Passing a queue of cars on the right is a high risk activity, in most cases. The above photo is the scene every day on Edgewater Drive at lunchtime and rush hour (at lunchtime the parking spaces are full). My first response to this situation was, “Oh good! they’re stuck and I have a clear lane!” I was disabused of that notion by the front quarter panel of a Jeep Cherokee.

Between getting hit and other constant conflicts, I learned to ride slowly (6-8mph) when passing the queued cars, and to be prepared to stop any time there was a car-length gap between 2 cars. A gap often indicates a good-Samaritan is letting another driver turn left. Even so, the blocks between Yale and Vassar are so conflict-ridden, it’s easier and safer to wait in the queue than to try to pass it. Even when traffic is moving, I usually avoid the bike lane there.

Other factors

Low light conditions are always going to be an issue for visibility and speed-assessment. For the most part, I find motorists are more cautious at night. twilight conditions present problems for the human eye, it’s a good idea to have bright lights. A blinking light at dawn and dusk will get attention, but it also sends a subliminal message “slow vehicle.” In the dark, a blinking light makes your speed and location very difficult to assess—front blinkies should not be used in full dark. We tell our students to look like a bicycle (slow) from the rear and a motorcycle (fast) from the front. It’s especially critical if you are riding fast. Ahem. It’s particularly silly to use tiny “be seen” LEDs while riding 24mph on the way to an early morning club ride. Really, that extra few grams for a good headlight will make you stronger anyway.

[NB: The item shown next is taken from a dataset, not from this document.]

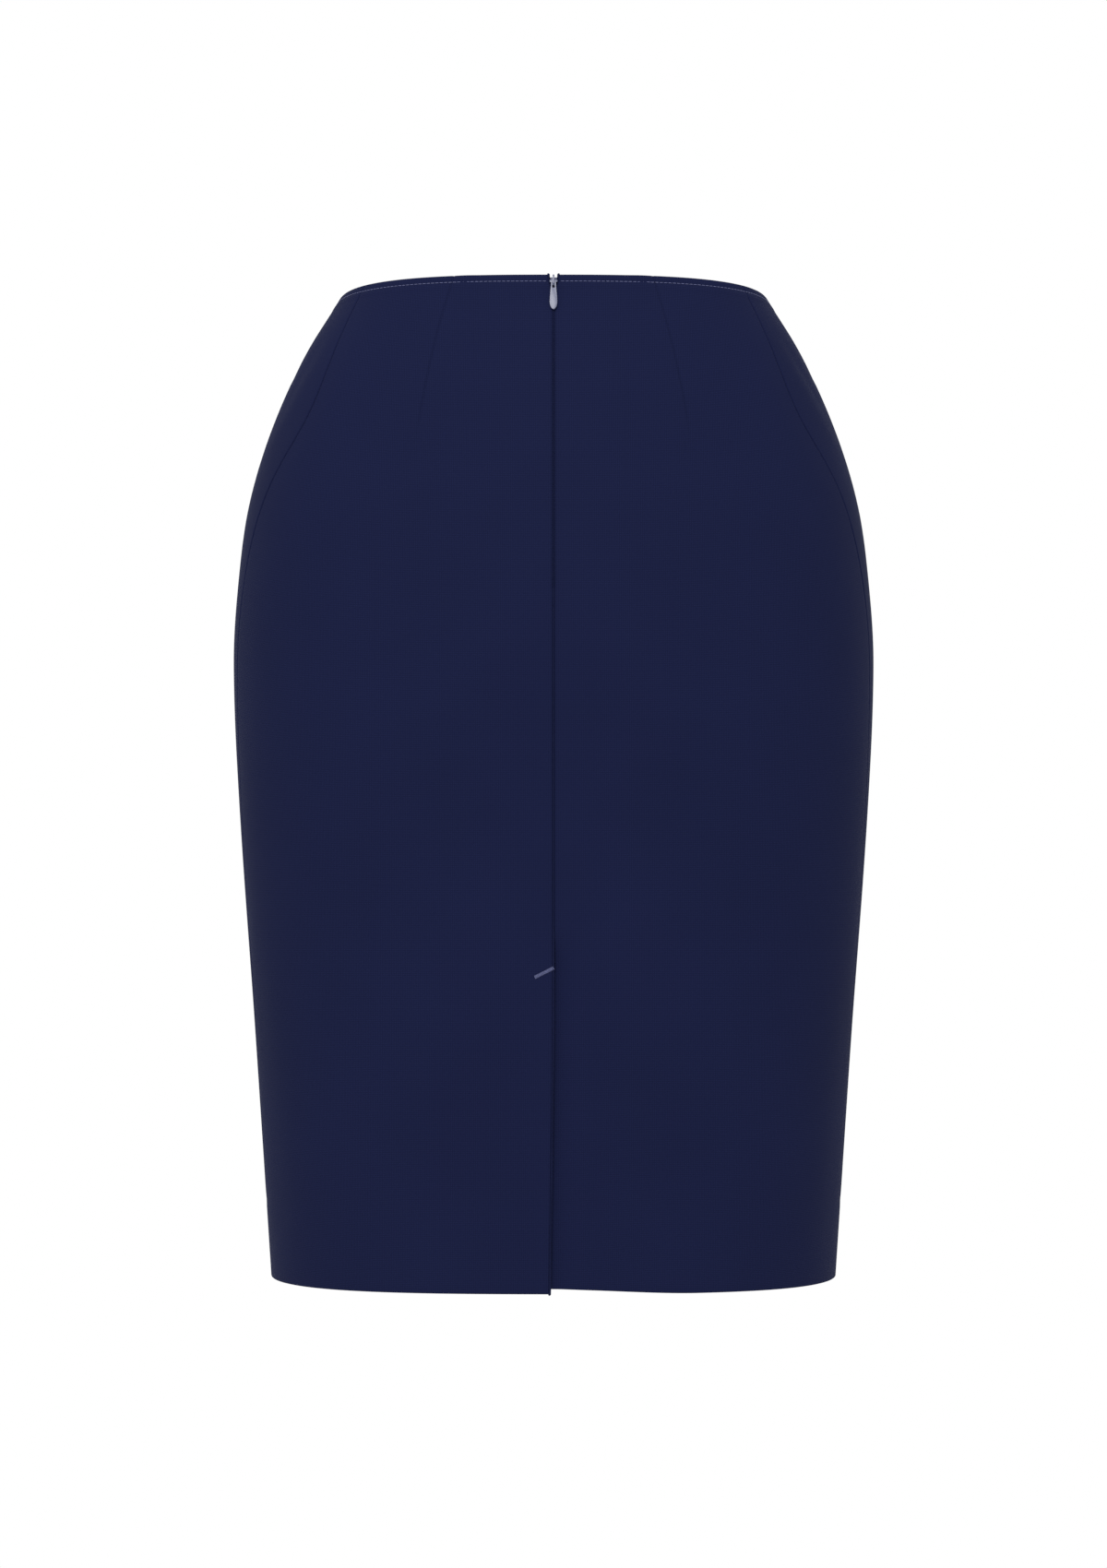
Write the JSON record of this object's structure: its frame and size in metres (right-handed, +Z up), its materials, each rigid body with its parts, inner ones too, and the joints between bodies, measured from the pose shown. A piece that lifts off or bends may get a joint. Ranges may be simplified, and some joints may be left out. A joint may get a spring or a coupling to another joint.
{
  "type": "pencil skirt",
  "caption": "Knee-length pencil skirt shaped as worn, with darts, a centre-back zip with a pull tab and a lapped back vent; waist and hem are open.",
  "frame": {"origin": "middle of the waist opening, level with the waist edge at the centre back, on the line where the skirt is widest", "axes": "+Z up along the skirt, from hem to waist; +Y out of the back; +X towards the wearer's left side"},
  "size_m": [0.3668, 0.2462, 0.56],
  "materials": {
    "suiting": "fine plain-weave wool blend, soft sheen",
    "zip_tape": "woven polyester tape, matt",
    "zip_enamel": "satin enamel on die-cast zinc"
  },
  "bodies": {
    "skirt": {"front_panel": "suiting", "back_left_panel": "suiting", "back_right_panel": "suiting", "zip_tape_left": "zip_tape", "zip_tape_right": "zip_tape", "zip_slider": "zip_enamel"},
    "pull_tab": {"zip_pull": "zip_enamel"}
  },
  "joints": [
    {"name": "pull_tab_hinge", "type": "hinge", "parent": "skirt", "child": "pull_tab", "pos_m": [0, 0.10526, -0.00432], "axis": [1, 0, 0], "range_deg": [0, 165]}
  ]
}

Light triangulation can also help motorists assess your speed in the dark. If you have one on your helmet and one on the handlebars, a motorist can better tell when you are getting close and going fast.

The left cross is not your fault, but it is in your interest to prevent it

Even left cross crashes that occur when passing stopped traffic on the right are the legal fault of the motorist. But they are completely avoidable. Moving screen left cross crashes are avoidable, too, by making yourself visible. High-speed, left cross crashes are mostly discouraged with good lane position, but a high-speed cyclist must always be on guard for this, like a motorcyclist. If you see someone preparing to make a left turn, try to get their attention, keep pedaling (without pressure on the pedals) so you don’t give them the wrong idea, and prepare for an emergency maneuver. That is why we teach emergency maneuvers!

Understanding what causes crashes is the first step to preventing them. The frightening, unpreventable acts of gross negligence are the ones we hear about because our culture is addicted to stories that make us feel horrified and helpless. But the truth is, the majority of car-v-bicycle crashes (and scary moments) are common, predictable and preventable… even when they are the motorist’s fault.

“I didn’t see you”

One of the primary factors in bicyclist left cross crashes really is a lack of visibility. Bicyclists have been taught, bullied or forced by law to operate on the margins of the road. A motorist’s focus area is on the center of the travel lane, where he expects a large, fast-moving vehicle (IOW, a threat to him) to be. Anything on the periphery (edge of the road, bike lane or sidewalk) is often not noticed. This is especially true if a motorist is shooting for a gap to turn left from a multi-lane road. I almost hit a sidewalk cyclist on Colonial once as I was making an unprotected left into a shopping center entrance. I waited and waited for there to be a big enough gap in all three lanes, then I hit the gas. I didn’t see the cyclist until I was almost across the road.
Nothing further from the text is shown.